Amanda Nordstrom, who represents PETA’s Beauty Without Bunnies program, explained in detail how companies can qualify.

“PETA’s Beauty Without Bunnies certification is available to companies that make cosmetics, personal-care products, household-cleaning products, and other common household products,” Nordstrom wrote in an email to Yahoo Finance Canada. “In order to be certified as cruelty-free by PETA’s Beauty Without Bunnies Program, companies must submit a Statement of Assurances signed by their CEO or executive management team verifying that neither they nor their ingredient suppliers conduct, commission, or pay for any tests on animals for ingredients, formulations, or finished products anywhere in the world and will not do so in the future.

“Companies applying to the program must also submit a detailed list of questions about how the companies test their products, where they are sold, what kinds of products they offer, and what kinds of ingredients they use. We also require all companies to have agreements in place with their suppliers that no animal testing is done on any of the ingredients or raw materials they supply to the company for its products.”

Looking at the long game

The impact of moves like this can be slow to show.
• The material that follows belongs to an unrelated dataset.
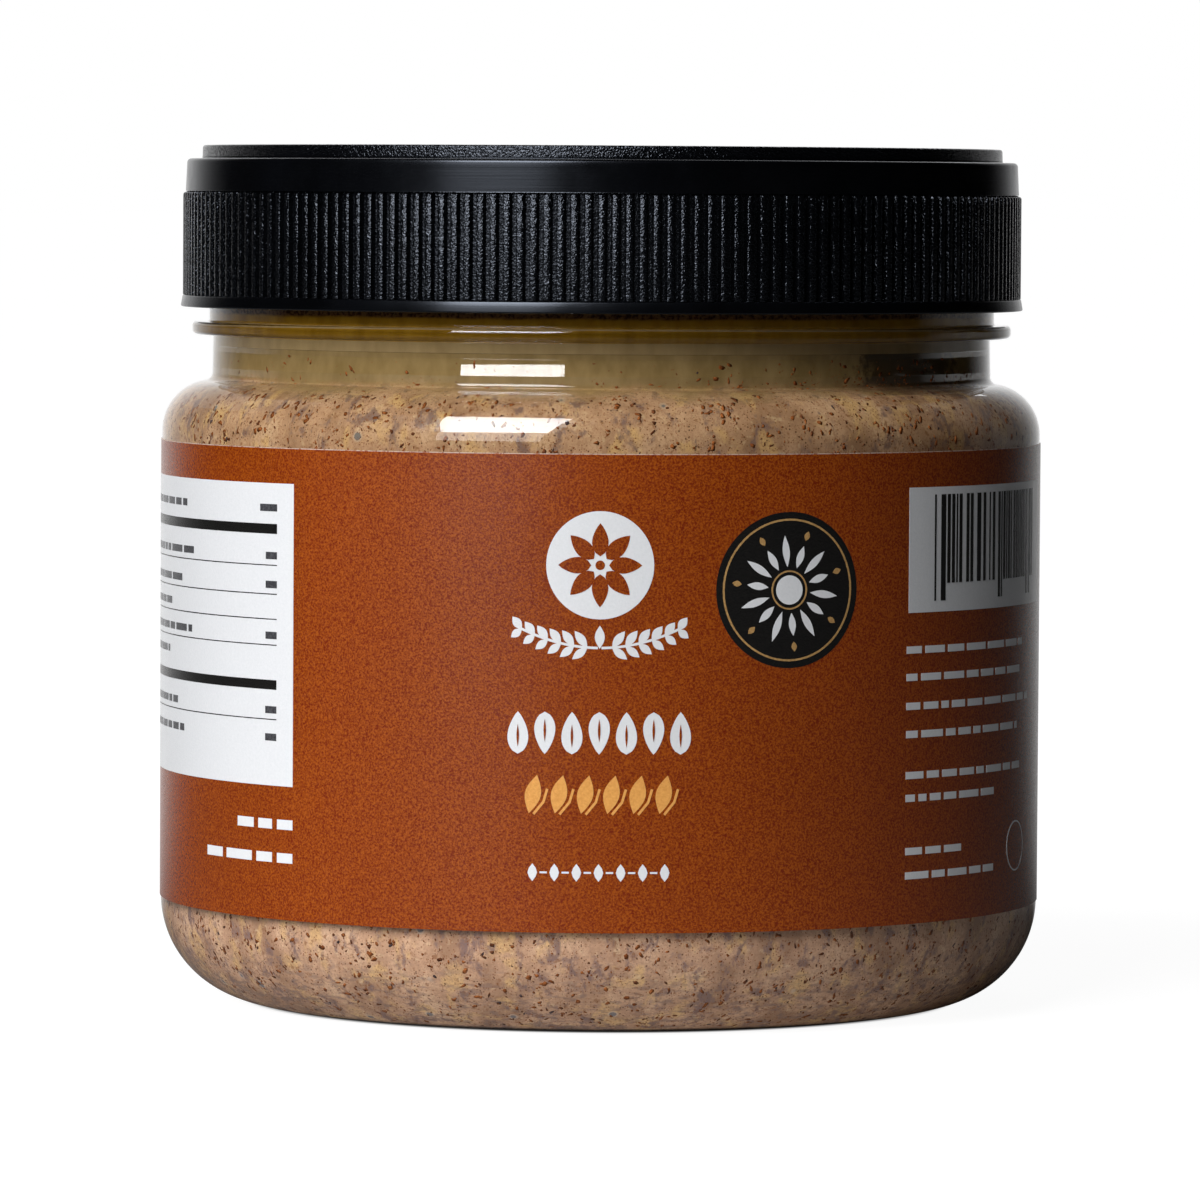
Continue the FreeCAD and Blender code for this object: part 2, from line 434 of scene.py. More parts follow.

An investment’s performance in this space is hard to measure in the short term because the transformation could take place over years or a decade.

“You’re not looking at ‘what’s a home run today’ or ‘what is my ten-times return in a month’ but rather ‘what am I doing in order to protect my savings, protect the planet and protect the quality of life for all of us’,” explains Spence. “When you think about the longer term view of investing where you invest in that triple bottom line, you’re going to have a better more sustainable performance.”

Still, investors are always thinking about what their money is doing, and for some playing the long game in ethical investing, it’s just not appealing, cruelty-free or not.

“It is very difficult for the investor to quantify or even see the effect their decisions are having,” says Boassaly. “There’s a bit of blind faith required unless the investor chooses to be very proactive and investigate themselves. Some fund companies do publish reports on how their investment decisions are going, which offers some solid reassurance, hope or even, at times, disdain for the investor.”

According to a report released by MaRS this summer entitled Market Momentum: Impact Investing & High Net Worth Canadians, nearly 90 per cent of high net worth individuals in Canada cited interest in impact investing and a third of them are reported already doing so.

Responsible investment is about “intentionally doing good while doing well financially…ultimately we all have our values and some people recognize that they can align their investments with those values,” says Boassaly.

Tuesday’s announcement had a slight effect on Unilever‘s stock, opening at US$53.64 per share and reaching a high of US$54.02 a share, where it hovered around, but it has since dipped down. Tuesday’s spike could’ve also been a cause of other factors pertaining to the company (i.e. Unilever’s choice not to move headquarters out of the UK and lose FTSE status).

Still, an announcement like this can be championed and may be enough for some investors to take pause.

“Canadians and people around the world are moving from ethical purchasing to ethical investing,” says Spence. “We’re not thinking about what we buy, but how we save and how we invest, so with announcements like this many see these sorts and think about how it might align with their bank accounts or investment portfolios.”